Brinker based his conclusions on the research by the National Study of Learning, Voting and Engagement for college campuses. He compared the effectiveness of registering new voters versus getting them to vote and concluded that turnout, or yield rate, of registered voters was more impactful to overall voting rate than voter registration.

“In every state and every context, you can find your registered friends and ask if they are really going to vote and if they need help voting,” Brinker said. “Every unit of effort you were to put into yield rate would result in more student voters than every unit of effort you would put into registration rate.”

Brinker also explored the possible reasons why college students would be voting or not voting in the upcoming election. He cited increasing polarization, strong sentiments about Trump and increasing student activism as factors propelling student voters. But he said practical issues such as proximity of polling locations and availability of early voting options could deter students from casting their ballots.

Diana Mutz, political science and communication prof. at the University of Pennsylvania, focused her presentation on statistics from a panel study that compared the same citizens from 2016 and 2020. She said the study focused on two core themes: whether people shifted their political preferences, and whether the upcoming voter turnout could change.

Mutz’s statistics showed turnout will be higher this year, especially among those who did not vote in the 2016 election, and more previous voters are changing their minds on the political party they choose to support.

“Based on what I’ve seen here, it appears that Biden is winning over more previous Trump voters than Trump is winning Clinton voters,” she said.
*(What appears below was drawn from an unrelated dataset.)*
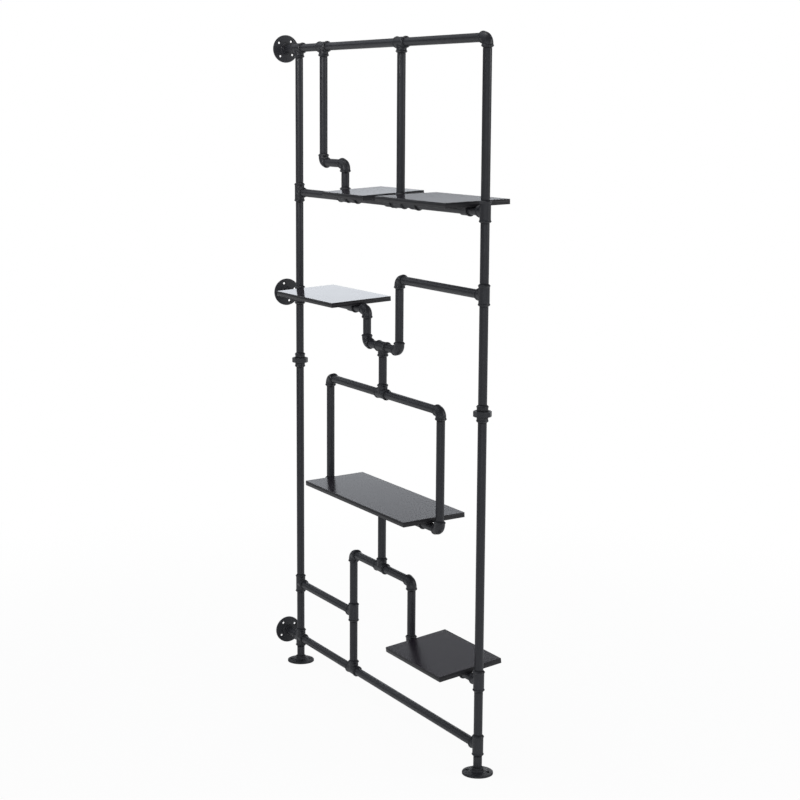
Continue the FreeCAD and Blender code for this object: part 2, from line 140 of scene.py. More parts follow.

Mutz also found that many third party voters from 2016 are choosing not to do the same this year, instead opting to choose one of the two main party candidates. However, she doesn’t believe the projected higher turnout will “necessarily advantage one candidate over another” based on the data collected by the study.

Students in Mutz’s class were disappointed with both major candidates running for office, she said, possibly because they were not relatable to young voters due to their age and race — which reduced excitement for the election.

“What I hope everyone young and old does realize is that their vote is extremely important this year,” Mutz said. “Don’t waste your opportunity to vote or for whom you vote.”